After the government introduced evidence at trial regarding the uncharged acts, the district court instructed the jury that it could consider the uncharged acts evidence to determine Defendant's state of mind, intent, or motive only if it first found beyond a reasonable doubt that Defendant committed the acts charged in the indictment. The district court delivered a similar instruction to the jury at the close of the case. The jury convicted Defendant of violating 18 U.S.C. 656, and the district court sentenced Defendant to three-months imprisonment and three-years supervised release. This appeal followed.
On appeal, Defendant argues the district court improperly admitted evidence of uncharged acts in violation of Fed.R.Evid. 404(b).3 We review the district court's decision to admit evidence under Fed.R.Evid. 404(b) for an abuse of discretion.
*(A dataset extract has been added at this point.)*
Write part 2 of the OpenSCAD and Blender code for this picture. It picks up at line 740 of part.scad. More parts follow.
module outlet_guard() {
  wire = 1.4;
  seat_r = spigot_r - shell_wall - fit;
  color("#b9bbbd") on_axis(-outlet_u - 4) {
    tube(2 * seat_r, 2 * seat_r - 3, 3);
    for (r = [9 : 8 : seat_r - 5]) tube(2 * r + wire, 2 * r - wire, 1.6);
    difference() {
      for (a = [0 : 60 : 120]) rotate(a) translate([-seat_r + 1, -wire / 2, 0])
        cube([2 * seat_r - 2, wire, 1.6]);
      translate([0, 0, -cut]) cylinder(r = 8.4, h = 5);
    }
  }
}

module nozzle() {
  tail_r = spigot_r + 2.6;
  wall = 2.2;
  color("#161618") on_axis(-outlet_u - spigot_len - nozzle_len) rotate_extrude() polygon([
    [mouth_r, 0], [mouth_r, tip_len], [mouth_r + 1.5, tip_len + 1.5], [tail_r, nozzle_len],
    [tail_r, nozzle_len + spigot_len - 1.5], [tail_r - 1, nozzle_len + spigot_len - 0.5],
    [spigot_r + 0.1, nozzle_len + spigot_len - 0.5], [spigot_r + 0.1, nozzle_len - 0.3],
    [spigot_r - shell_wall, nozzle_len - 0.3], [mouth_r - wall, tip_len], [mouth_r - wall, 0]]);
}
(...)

United States v. Grissom, 44 F.3d 1507, 1513 (10th Cir.), cert. denied, 63 U.S.L.W. 3754 (1995). Admission of uncharged acts evidence under Rule 404(b)4 does not improperly prejudice a defendant if four requirements are met: "(1) the government offered the evidence for a proper purpose; (2) the evidence was relevant; (3) the trial court made a Fed.R.Evid. 403 determination that the probative value of the evidence is not substantially outweighed by its potential for unfair prejudice; and (4) the district court submitted a limiting instruction." Id.; see also Huddleston v. United States, 485 U.S. 681, 691-92 (1988).
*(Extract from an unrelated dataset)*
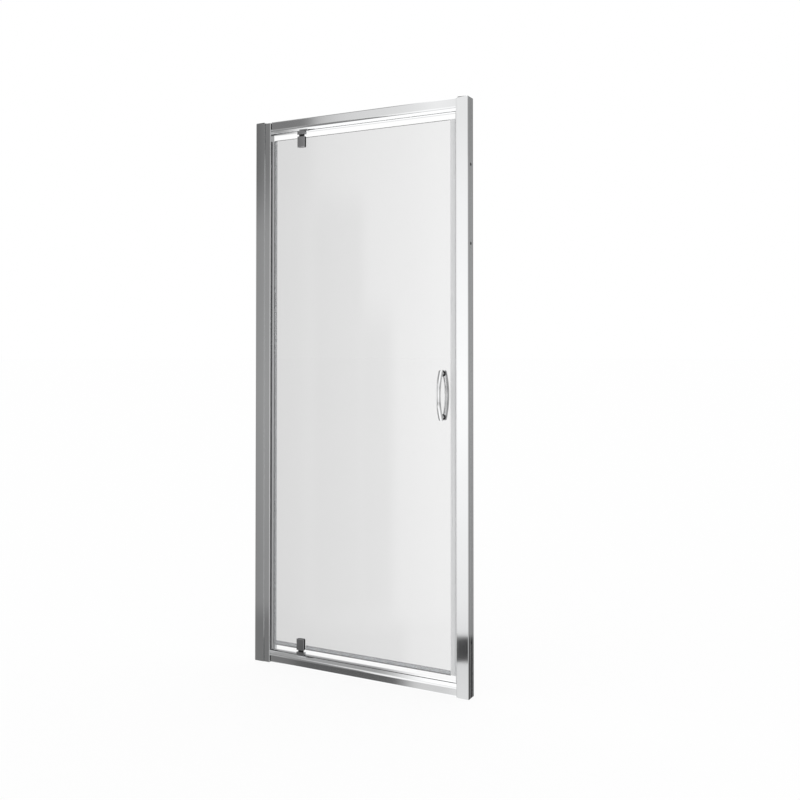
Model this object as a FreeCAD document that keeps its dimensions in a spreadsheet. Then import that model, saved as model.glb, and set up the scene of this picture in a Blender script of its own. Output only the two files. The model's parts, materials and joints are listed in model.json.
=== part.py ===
"""Framed pivot shower door: one clear glass leaf that turns on pins between two rails.

Millimetres. X runs along the width from the hinge side to the latch side, +Y into
the shower, +Z up. The origin is on the tray, in the middle of the width and in the
middle of the glass's thickness. Two U-shaped wall channels are screwed to the walls,
and the posts of the frame slide in them to take up walls that aren't square.
"""
import FreeCAD, Part
import Sketcher
import os
import re

# Every size that can be set by itself.
SIZES = {
    # whole frame
    "frame_width": 800.0,
    "frame_height": 1850.0,
    # wall channel: an open U whose lips face the door
    "channel_depth": 40.0,
    "channel_face": 37.0,
    "channel_wall": 2.0,
    "channel_corner": 2.5,
    "web_groove_place": 7.0,
    "web_groove_width": 2.0,
    "web_groove_depth": 0.5,
    "wall_hole_radius": 5.0,
    "wall_hole_low": 170.0,
    "wall_hole_below_top": 207.0,
    "wall_hole_step": 245.0,
    "cap_thickness": 3.0,
    "cap_tongue_length": 10.0,
    "cap_tongue_wall": 1.6,
    "cap_tongue_width": 28.0,
    "cap_tongue_fit": 0.1,
    # posts, which slide in the channels
    "post_width": 38.0,
    "post_wall": 2.0,
    "post_side_fit": 0.4,
    "post_corner": 2.0,
    "post_step_back": 12.0,
    "post_step_depth": 6.0,
    "hinge_post_shown": 23.0,
    "latch_post_shown": 6.0,
    "slide_in_stop": 2.0,
    "slide_travel": 20.0,
    "post_under_cap": 0.5,
    "plug_plate": 1.5,
    "plug_depth": 4.0,
    "plug_fit": 0.2,
    # rails
    "rail_tall": 40.0,
    "top_rail_tall": 43.5,
    "rail_deep": 24.0,
    "rail_wall": 1.8,
    "rail_round": 18.0,
    "rail_edge": 3.0,
    "block_length": 30.0,
    "block_fit": 0.15,
    "corner_screw_radius": 2.5,
    "corner_screw_length": 24.0,
    "corner_screw_head_radius": 4.5,
    "corner_screw_head": 3.0,
    "corner_screw_near": 15.0,
    "corner_screw_far": 28.0,
    "corner_screw_front": 3.0,
    "access_hole_radius": 5.5,
    "wall_access_radius": 8.0,
    # screws that lock the posts in the channels
    "lock_screw_radius": 2.0,
    "lock_screw_length": 9.0,
    "lock_head_radius": 4.0,
    "lock_head": 2.4,
    "lock_screw_inset": 7.0,
    "lock_screw_from_end": 300.0,
    "lock_slot_fit": 0.3,
    "screw_fit": 0.05,
    "screw_tip": 0.8,
    "screw_end_gap": 1.0,
    "head_edge": 1.2,
    # pivots
    "pivot_inset": 122.0,
    "pivot_forward": 8.0,
    "pivot_block_width": 30.0,
    "pivot_block_deep": 10.0,
    "pivot_block_tall": 11.0,
    "pivot_arm_left": 13.0,
    "pivot_arm_right": 3.0,
    "pivot_arm_tall": 4.0,
    "pivot_plate": 4.0,
    "pivot_plate_drop": 24.0,
    "pivot_floor": 2.0,
    "plate_screw_near": 8.0,
    "plate_screw_far": 18.0,
    "plate_screw_radius": 2.0,
    "plate_screw_length": 10.0,
    "bush_radius": 4.0,
    "bush_flange_width": 18.0,
    "bush_flange_deep": 9.0,
    "bush_flange_corner": 2.0,
    "thrust_gap": 0.3,
    "pin_radius": 3.0,
    "pin_fit": 0.05,
    "pin_nose": 0.5,
    "pin_end_gap": 1.0,
    "pin_in_clamp": 16.0,
    "press_fit_gap": 0.01,
    # clamps on the glass
    "clamp_width": 30.0,
    "clamp_tall": 38.0,
    "clamp_body": 8.5,
    "clamp_cover": 1.5,
    "clamp_corner": 2.0,
    "clamp_bevel": 0.6,
    "clamp_over_glass": 3.0,
    "clamp_back": 5.0,
    "clamp_back_width": 20.0,
    "clamp_back_inset": 3.0,
    "hub_aside": 2.5,
    "hub_width": 9.0,
    "hub_tall": 30.0,
    "gasket": 1.0,
    "gasket_inset": 0.5,
    "clamp_screw_radius": 2.0,
    "clamp_screw_step": 9.0,
    "clamp_screw_up": 4.0,
    "clamp_screw_grip": 5.0,
    # glass leaf
    "glass": 6.0,
    "glass_to_rail": 20.0,
    "glass_to_hinge_post": 7.5,
    "notch_gap": 1.0,
    # seals
    "seal_wall": 1.2,
    "seal_fit": 0.1,
    "hinge_seal_grip": 7.5,
    "hinge_seal_nose": 1.0,
    "hinge_seal_nose_half": 2.0,
    "hinge_seal_above_rail": 2.0,
    "hinge_seal_below_top": 1.5,
    "latch_seal_grip": 5.5,
    "latch_seal_nose": 11.4,
    "magnet_fit": 0.2,
    "frame_seal_deep": 7.0,
    "frame_seal_half": 5.0,
    "frame_seal_neck": 1.7,
    "frame_seal_foot": 3.5,
    "frame_seal_foot_wall": 1.6,
    "seal_gap": 0.6,
    "drip_seal_grip": 12.0,
    "drip_seal_end_gap": 0.5,
    # handles
    "handle_inset": 34.0,
    "handle_middle": 924.0,
    "handle_long": 160.0,
    "handle_end_round": 6.0,
    "handle_rise": 19.0,
    "handle_reach": 37.0,
    "handle_width": 16.0,
    "handle_thick": 8.0,
    "foot_radius": 7.8,
    "foot_from_end": 12.0,
    "washer": 2.0,
    "washer_radius": 9.0,
    "stud_radius": 3.0,
    "stud_in_foot": 7.0,
    "stud_hole_spare": 1.0,
    "glass_hole_radius": 6.0,
    "sleeve_fit": 0.2,
    "grub_radius": 2.0,
    "grub_length": 4.0,
    "grub_out": 8.0,
}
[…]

The district court determined on the record in the instant case that: (1) the government offered the uncharged acts evidence for a proper purpose; (2) the evidence was relevant; and (3) the potential for unfair prejudice did not substantially outweigh the probative value of the evidence. The district court further ensured that the uncharged acts evidence did not unfairly prejudice Defendant by delivered two limiting instructions to the jury. Because the district court satisfied the requirements for admission of evidence of uncharged acts under Fed.R.Evid. 404(b), see Grissom, 44 F.3d at 1513, we conclude the district court did not abuse its discretion.
AFFIRMED.
Fed.R.Evid. 404(b).
This order and judgment is not binding precedent, except under the doctrines of law of the case, res judicata, and collateral estoppel. The court generally disfavors the citation of orders and judgments; nevertheless, an order and judgment may be cited under the terms and conditions of the court's General Order filed November 29, 1993. 151 F.R.D. 470
After examining the briefs and appellate record, this panel has determined unanimously to honor the parties' request for a decision on the briefs without oral argument. See Fed. R.App. P. 34(f); 10th Cir. R. 34.1.9. The case therefore is ordered submitted without oral argument
Defendant's counsel filed an Anders brief contending that his conscientious review of the record and legal research led him to conclude that this appeal was wholly frivolous. Thus, Defendant's counsel requests leave of this court to withdraw from representation of Petitioner. See Anders v. California, 386 U.S. 738, 744 (1967). Nonetheless, we must examine the record to determine if the appeal is in fact frivolous. See id. After our review of the record, we commend Defendant's counsel for his forthrightness. Accordingly, we grant counsel's request to withdraw from representation of Defendant, and relieve him of any further responsibility of representation in this matter
Rule 404(b) provides:
Evidence of other crimes, wrongs, or acts is not admissible to prove the character of a person in order to show action in conformity therewith. It may, however, be admissible for other purposes, such as proof of motive, opportunity, intent, preparation, plan, knowledge, identity, or absence of mistake or accident, provided that upon request by the accused, the prosecution in a criminal case shall provide reasonable notice in advance of trial ... of the general nature of any such evidence it intends to introduce at trial.